PROVIDED DATA —
------------------------------------

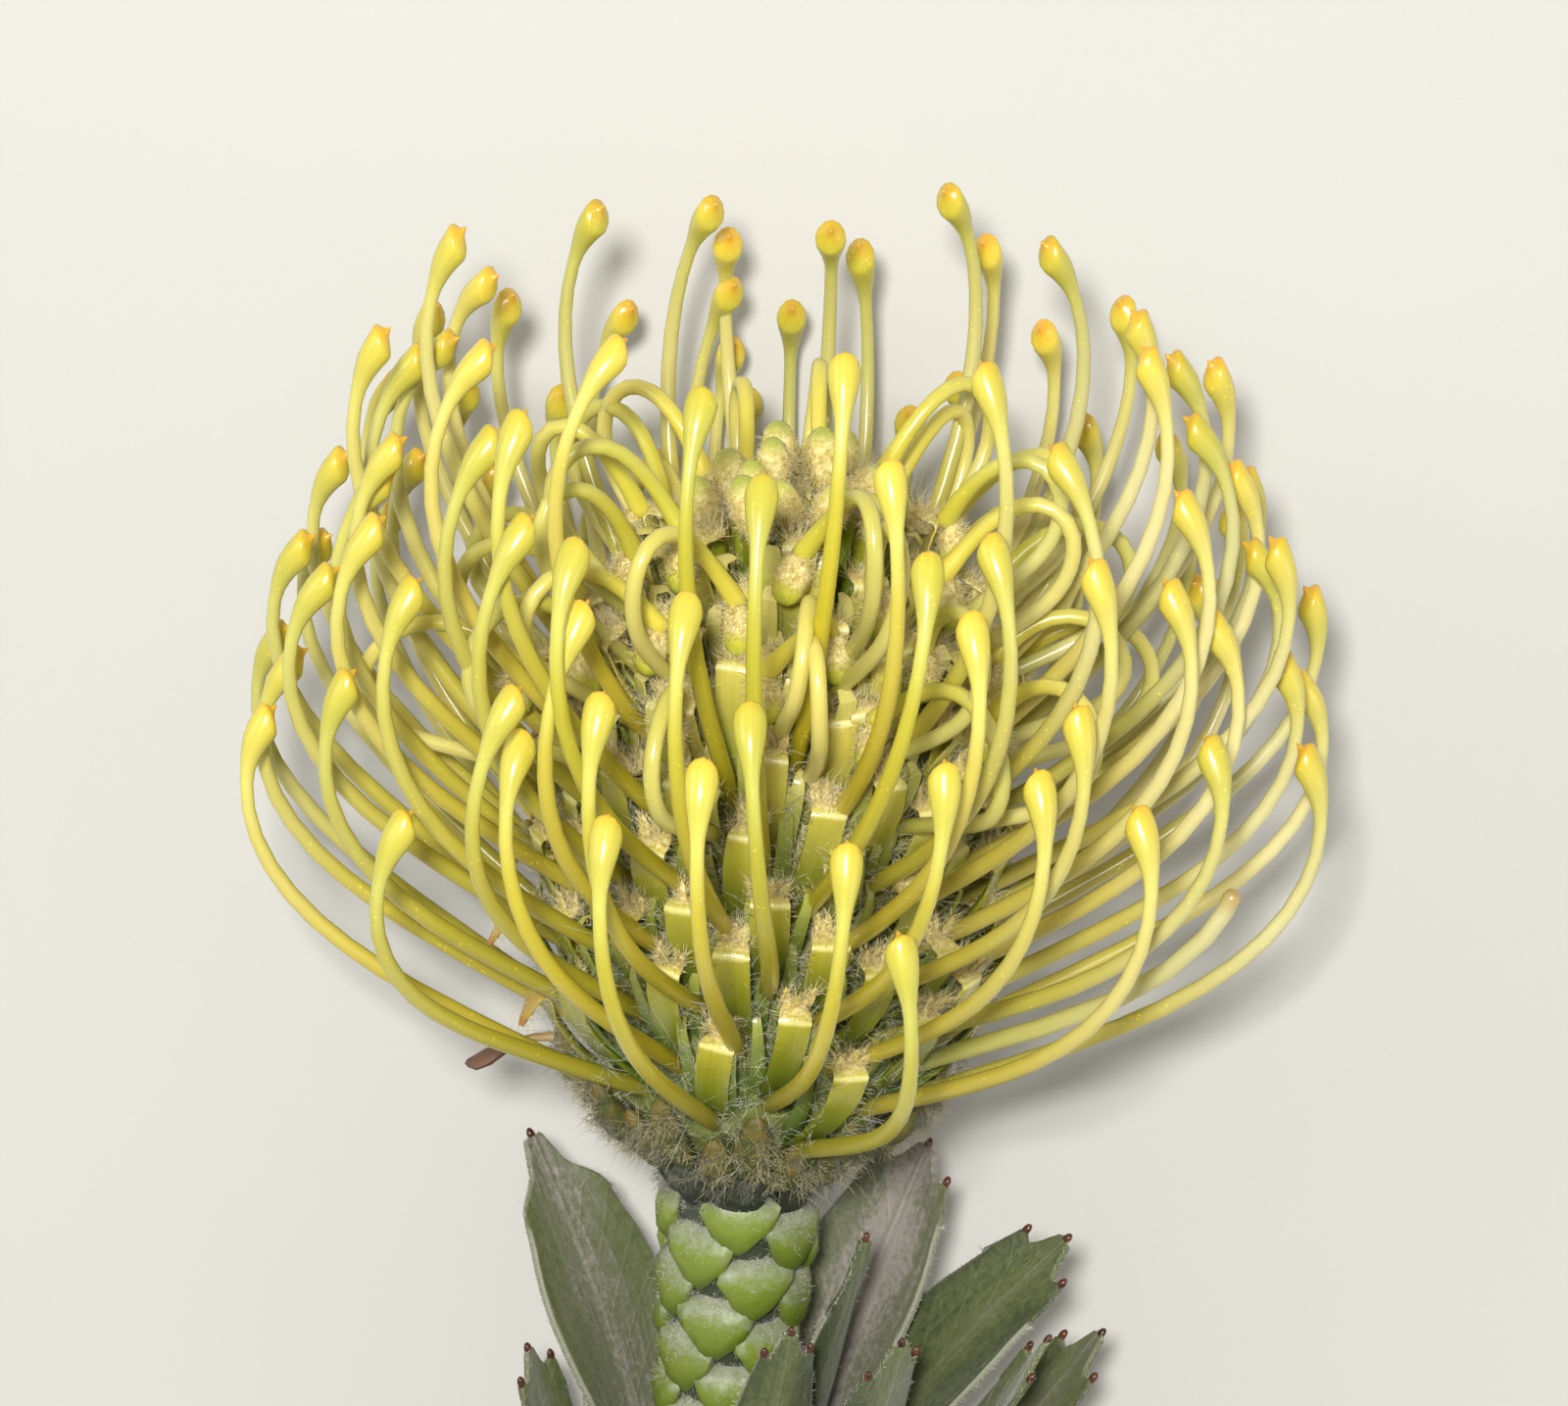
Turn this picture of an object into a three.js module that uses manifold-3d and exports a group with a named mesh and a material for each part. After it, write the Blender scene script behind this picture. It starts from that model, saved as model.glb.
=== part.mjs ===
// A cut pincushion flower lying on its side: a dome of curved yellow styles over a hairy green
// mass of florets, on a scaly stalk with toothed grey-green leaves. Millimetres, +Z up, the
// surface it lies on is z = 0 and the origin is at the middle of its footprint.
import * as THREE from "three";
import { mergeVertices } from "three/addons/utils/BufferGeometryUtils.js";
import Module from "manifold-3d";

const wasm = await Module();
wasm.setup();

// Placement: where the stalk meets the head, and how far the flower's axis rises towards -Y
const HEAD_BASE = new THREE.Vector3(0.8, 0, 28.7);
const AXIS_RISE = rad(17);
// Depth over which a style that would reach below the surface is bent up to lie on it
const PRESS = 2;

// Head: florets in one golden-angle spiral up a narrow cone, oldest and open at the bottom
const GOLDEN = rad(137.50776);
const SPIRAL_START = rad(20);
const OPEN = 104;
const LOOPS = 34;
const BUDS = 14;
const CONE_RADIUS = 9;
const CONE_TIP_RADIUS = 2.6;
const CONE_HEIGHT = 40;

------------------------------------

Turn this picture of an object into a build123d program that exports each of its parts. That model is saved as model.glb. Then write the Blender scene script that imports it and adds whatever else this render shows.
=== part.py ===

------------------------------------

YOUR INSTRUCTIONS — Print, without alteration, the lines from the line with "Turn this picture of an object into a three.js" to the line with "const CONE_HEIGHT = 40;". Include both of them, and omit every other line.

OUTPUT FOR THIS TASK —
Turn this picture of an object into a three.js module that uses manifold-3d and exports a group with a named mesh and a material for each part. After it, write the Blender scene script behind this picture. It starts from that model, saved as model.glb.
=== part.mjs ===
// A cut pincushion flower lying on its side: a dome of curved yellow styles over a hairy green
// mass of florets, on a scaly stalk with toothed grey-green leaves. Millimetres, +Z up, the
// surface it lies on is z = 0 and the origin is at the middle of its footprint.
import * as THREE from "three";
import { mergeVertices } from "three/addons/utils/BufferGeometryUtils.js";
import Module from "manifold-3d";

const wasm = await Module();
wasm.setup();

// Placement: where the stalk meets the head, and how far the flower's axis rises towards -Y
const HEAD_BASE = new THREE.Vector3(0.8, 0, 28.7);
const AXIS_RISE = rad(17);
// Depth over which a style that would reach below the surface is bent up to lie on it
const PRESS = 2;

// Head: florets in one golden-angle spiral up a narrow cone, oldest and open at the bottom
const GOLDEN = rad(137.50776);
const SPIRAL_START = rad(20);
const OPEN = 104;
const LOOPS = 34;
const BUDS = 14;
const CONE_RADIUS = 9;
const CONE_TIP_RADIUS = 2.6;
const CONE_HEIGHT = 40;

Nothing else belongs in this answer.